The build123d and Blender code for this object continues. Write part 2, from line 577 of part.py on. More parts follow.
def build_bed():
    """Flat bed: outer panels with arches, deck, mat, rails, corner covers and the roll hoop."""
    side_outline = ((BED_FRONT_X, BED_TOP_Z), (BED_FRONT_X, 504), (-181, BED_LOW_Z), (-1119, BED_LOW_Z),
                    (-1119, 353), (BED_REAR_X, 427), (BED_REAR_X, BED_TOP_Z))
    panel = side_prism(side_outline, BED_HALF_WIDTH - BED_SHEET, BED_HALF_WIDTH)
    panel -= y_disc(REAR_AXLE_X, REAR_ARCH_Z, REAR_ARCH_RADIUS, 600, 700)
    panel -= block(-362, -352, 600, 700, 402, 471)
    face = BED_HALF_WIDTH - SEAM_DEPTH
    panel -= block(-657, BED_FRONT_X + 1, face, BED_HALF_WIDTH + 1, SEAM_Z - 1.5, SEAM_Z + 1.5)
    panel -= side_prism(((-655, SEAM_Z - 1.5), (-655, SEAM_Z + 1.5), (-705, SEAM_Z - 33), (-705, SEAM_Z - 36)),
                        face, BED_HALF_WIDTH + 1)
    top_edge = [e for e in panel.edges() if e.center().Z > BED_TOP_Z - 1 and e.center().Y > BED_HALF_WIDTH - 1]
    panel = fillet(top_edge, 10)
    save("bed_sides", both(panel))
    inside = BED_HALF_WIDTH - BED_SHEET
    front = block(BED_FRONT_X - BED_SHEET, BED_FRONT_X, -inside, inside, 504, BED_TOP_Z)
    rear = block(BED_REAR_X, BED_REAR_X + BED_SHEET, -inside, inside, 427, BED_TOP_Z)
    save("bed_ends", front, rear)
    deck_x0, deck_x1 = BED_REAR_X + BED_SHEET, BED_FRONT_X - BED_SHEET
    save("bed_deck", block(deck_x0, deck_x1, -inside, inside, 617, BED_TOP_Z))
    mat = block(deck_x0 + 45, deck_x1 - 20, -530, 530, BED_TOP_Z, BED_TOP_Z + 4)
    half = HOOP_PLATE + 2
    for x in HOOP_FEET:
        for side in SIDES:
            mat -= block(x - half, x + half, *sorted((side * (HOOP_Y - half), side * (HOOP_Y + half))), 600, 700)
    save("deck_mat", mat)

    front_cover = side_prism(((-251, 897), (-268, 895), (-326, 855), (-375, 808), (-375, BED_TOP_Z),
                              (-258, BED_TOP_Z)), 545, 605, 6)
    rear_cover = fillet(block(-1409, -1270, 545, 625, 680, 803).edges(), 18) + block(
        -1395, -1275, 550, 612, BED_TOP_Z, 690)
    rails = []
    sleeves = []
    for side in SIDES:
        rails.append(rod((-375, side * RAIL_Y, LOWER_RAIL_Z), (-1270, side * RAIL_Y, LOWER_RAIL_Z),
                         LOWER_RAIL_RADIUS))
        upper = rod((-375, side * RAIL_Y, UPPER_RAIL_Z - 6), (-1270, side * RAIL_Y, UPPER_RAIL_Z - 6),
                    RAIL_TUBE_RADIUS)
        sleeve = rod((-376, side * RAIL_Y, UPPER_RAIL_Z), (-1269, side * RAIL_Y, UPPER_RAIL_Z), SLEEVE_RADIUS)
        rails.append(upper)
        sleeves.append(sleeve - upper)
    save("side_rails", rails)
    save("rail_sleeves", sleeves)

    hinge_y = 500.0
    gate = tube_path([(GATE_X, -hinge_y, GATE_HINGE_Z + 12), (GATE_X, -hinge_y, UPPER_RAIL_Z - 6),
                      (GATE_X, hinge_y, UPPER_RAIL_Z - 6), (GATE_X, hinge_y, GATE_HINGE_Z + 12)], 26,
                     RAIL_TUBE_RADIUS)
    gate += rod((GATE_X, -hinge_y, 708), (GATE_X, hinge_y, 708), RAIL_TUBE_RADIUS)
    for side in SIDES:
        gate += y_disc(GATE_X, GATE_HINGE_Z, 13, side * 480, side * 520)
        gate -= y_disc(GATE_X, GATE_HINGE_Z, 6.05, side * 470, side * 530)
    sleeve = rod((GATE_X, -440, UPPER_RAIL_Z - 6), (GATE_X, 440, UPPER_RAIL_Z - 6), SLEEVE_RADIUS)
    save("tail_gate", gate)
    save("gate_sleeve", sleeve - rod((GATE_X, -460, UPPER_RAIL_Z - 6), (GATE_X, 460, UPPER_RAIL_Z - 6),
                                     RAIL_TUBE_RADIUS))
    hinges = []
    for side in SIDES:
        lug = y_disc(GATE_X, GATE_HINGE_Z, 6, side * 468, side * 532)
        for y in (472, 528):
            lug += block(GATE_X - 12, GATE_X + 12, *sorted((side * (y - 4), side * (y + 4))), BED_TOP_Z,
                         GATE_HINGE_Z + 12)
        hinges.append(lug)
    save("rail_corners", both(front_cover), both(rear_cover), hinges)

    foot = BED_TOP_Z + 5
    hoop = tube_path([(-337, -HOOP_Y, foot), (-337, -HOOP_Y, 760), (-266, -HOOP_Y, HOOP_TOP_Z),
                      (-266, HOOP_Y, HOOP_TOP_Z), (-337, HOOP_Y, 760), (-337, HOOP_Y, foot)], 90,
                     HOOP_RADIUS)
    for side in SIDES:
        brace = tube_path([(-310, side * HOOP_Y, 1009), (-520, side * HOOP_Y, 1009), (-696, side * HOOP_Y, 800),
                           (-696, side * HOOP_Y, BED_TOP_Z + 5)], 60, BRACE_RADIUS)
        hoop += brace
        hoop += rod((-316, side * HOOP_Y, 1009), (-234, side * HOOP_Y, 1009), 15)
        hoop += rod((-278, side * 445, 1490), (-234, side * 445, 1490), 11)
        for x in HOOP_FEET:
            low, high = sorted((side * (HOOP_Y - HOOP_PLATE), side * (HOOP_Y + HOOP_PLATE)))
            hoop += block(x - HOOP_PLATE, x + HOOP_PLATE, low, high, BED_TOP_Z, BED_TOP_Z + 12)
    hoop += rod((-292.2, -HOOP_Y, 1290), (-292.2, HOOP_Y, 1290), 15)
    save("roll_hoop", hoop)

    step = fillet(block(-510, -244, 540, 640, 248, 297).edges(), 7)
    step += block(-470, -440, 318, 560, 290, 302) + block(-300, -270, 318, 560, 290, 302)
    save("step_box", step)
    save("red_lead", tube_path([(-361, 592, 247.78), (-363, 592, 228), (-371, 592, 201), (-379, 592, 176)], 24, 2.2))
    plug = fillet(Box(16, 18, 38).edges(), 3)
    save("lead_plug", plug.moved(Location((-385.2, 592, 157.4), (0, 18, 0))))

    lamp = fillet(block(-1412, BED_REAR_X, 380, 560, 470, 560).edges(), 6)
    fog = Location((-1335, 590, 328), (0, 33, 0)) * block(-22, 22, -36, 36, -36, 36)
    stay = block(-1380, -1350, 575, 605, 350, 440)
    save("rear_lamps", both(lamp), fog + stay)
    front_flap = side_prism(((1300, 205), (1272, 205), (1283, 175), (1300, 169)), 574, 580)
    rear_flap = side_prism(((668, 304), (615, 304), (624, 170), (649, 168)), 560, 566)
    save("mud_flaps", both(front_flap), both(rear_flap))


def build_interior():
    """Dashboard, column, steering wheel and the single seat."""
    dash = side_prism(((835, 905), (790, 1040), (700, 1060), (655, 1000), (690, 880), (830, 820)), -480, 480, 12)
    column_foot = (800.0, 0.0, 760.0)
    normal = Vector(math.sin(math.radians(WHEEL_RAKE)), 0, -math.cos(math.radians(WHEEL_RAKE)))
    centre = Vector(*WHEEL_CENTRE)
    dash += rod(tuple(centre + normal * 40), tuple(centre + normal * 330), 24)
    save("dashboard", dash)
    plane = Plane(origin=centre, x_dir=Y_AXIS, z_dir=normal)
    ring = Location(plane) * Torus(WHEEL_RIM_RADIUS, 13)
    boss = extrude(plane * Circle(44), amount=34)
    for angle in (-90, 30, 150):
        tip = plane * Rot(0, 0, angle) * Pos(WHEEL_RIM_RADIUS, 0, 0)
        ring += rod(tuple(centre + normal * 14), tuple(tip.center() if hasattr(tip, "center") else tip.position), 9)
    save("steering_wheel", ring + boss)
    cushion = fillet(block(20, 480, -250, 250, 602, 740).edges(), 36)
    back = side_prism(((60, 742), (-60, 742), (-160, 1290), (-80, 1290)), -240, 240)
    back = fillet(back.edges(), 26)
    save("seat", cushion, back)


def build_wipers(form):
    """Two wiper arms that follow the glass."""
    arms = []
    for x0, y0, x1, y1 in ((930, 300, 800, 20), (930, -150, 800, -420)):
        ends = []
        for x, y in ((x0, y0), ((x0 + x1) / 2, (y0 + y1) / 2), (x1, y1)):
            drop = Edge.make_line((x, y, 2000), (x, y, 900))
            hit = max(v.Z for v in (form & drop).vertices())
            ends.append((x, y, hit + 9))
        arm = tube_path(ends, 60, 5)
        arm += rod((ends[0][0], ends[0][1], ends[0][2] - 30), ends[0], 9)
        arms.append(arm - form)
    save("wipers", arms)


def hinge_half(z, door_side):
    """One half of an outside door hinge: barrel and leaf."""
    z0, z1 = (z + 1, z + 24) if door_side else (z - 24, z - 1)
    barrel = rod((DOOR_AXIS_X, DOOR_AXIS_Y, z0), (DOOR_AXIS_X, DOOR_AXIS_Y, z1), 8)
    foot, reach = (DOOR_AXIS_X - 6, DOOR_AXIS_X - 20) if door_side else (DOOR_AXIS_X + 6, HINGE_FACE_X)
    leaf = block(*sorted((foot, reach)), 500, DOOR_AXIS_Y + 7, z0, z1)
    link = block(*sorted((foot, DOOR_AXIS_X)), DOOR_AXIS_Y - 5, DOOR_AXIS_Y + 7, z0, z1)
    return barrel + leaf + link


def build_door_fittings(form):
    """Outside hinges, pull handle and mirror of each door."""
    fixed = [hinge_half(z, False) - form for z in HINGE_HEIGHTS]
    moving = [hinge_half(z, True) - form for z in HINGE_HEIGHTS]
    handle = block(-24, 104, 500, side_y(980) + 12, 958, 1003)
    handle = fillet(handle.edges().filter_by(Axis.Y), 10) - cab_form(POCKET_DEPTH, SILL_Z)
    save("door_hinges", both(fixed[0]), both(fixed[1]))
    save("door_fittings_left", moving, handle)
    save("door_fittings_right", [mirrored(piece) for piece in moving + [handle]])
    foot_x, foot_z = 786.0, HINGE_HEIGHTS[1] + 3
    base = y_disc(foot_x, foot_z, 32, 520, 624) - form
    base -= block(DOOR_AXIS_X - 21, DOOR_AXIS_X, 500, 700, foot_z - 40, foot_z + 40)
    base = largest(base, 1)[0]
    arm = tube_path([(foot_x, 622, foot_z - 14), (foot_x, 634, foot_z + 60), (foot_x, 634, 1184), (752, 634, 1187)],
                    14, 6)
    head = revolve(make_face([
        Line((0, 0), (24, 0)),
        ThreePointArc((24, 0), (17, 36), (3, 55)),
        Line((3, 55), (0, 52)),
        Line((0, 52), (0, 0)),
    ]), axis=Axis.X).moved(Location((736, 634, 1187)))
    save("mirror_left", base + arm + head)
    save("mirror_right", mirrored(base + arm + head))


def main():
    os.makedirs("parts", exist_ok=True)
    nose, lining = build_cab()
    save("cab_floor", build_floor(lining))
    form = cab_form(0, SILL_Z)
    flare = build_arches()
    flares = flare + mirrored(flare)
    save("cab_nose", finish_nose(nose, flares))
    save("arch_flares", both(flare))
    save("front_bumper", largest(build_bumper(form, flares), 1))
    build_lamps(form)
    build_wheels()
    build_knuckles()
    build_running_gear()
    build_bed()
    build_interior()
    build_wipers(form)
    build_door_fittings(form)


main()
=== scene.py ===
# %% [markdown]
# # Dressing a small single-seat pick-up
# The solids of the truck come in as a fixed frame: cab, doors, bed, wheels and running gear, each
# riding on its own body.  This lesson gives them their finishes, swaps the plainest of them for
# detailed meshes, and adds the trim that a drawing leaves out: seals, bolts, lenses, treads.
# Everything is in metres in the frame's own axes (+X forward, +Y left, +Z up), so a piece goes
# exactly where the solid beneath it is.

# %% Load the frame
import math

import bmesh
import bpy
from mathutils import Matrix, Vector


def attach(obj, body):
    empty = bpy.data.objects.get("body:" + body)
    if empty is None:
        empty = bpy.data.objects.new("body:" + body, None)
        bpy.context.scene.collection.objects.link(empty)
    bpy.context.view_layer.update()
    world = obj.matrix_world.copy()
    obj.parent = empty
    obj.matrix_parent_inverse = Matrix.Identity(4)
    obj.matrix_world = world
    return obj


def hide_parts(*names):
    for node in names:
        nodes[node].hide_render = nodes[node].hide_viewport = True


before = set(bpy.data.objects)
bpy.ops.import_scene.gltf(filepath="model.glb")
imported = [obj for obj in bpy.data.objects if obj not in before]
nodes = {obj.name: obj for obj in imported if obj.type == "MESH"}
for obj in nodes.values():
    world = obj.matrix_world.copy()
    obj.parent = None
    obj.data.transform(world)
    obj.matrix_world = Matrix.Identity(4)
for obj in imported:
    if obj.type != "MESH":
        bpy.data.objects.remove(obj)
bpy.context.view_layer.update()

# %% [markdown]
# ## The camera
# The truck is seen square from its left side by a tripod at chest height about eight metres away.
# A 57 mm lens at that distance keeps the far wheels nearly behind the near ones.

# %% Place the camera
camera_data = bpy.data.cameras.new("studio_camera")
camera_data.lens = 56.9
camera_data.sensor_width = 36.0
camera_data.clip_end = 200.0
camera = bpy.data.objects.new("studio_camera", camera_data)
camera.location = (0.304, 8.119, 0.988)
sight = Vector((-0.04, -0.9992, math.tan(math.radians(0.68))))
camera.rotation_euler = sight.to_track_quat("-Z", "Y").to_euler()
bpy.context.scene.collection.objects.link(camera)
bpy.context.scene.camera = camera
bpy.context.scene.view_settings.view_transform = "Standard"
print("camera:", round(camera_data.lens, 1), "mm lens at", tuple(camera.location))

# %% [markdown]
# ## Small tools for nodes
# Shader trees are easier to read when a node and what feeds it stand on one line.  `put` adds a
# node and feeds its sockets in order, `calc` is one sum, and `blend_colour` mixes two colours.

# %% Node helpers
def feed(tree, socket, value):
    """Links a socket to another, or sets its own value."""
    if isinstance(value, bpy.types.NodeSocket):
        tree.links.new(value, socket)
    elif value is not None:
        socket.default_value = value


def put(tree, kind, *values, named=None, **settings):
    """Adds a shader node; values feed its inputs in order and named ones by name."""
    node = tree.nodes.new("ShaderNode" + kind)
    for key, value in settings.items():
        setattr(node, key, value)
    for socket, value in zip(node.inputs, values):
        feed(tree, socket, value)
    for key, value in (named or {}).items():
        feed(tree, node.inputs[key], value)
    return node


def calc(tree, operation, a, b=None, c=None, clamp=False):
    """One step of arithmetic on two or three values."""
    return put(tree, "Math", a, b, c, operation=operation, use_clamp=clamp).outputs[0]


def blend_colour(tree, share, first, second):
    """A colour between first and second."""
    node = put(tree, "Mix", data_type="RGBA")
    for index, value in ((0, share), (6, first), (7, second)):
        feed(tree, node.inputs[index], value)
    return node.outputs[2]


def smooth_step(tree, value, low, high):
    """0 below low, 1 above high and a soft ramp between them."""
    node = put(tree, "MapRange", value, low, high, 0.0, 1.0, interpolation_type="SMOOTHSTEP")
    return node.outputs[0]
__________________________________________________
**Objective**
Retype the portion of the data above that starts on the line with "nodes[node].hide_render = nodes[node].hide_viewport" and finishes on the line with "# A 57 mm lens", including both of those lines.

**Solution**
        nodes[node].hide_render = nodes[node].hide_viewport = True


before = set(bpy.data.objects)
bpy.ops.import_scene.gltf(filepath="model.glb")
imported = [obj for obj in bpy.data.objects if obj not in before]
nodes = {obj.name: obj for obj in imported if obj.type == "MESH"}
for obj in nodes.values():
    world = obj.matrix_world.copy()
    obj.parent = None
    obj.data.transform(world)
    obj.matrix_world = Matrix.Identity(4)
for obj in imported:
    if obj.type != "MESH":
        bpy.data.objects.remove(obj)
bpy.context.view_layer.update()

# %% [markdown]
# ## The camera
# The truck is seen square from its left side by a tripod at chest height about eight metres away.
# A 57 mm lens at that distance keeps the far wheels nearly behind the near ones.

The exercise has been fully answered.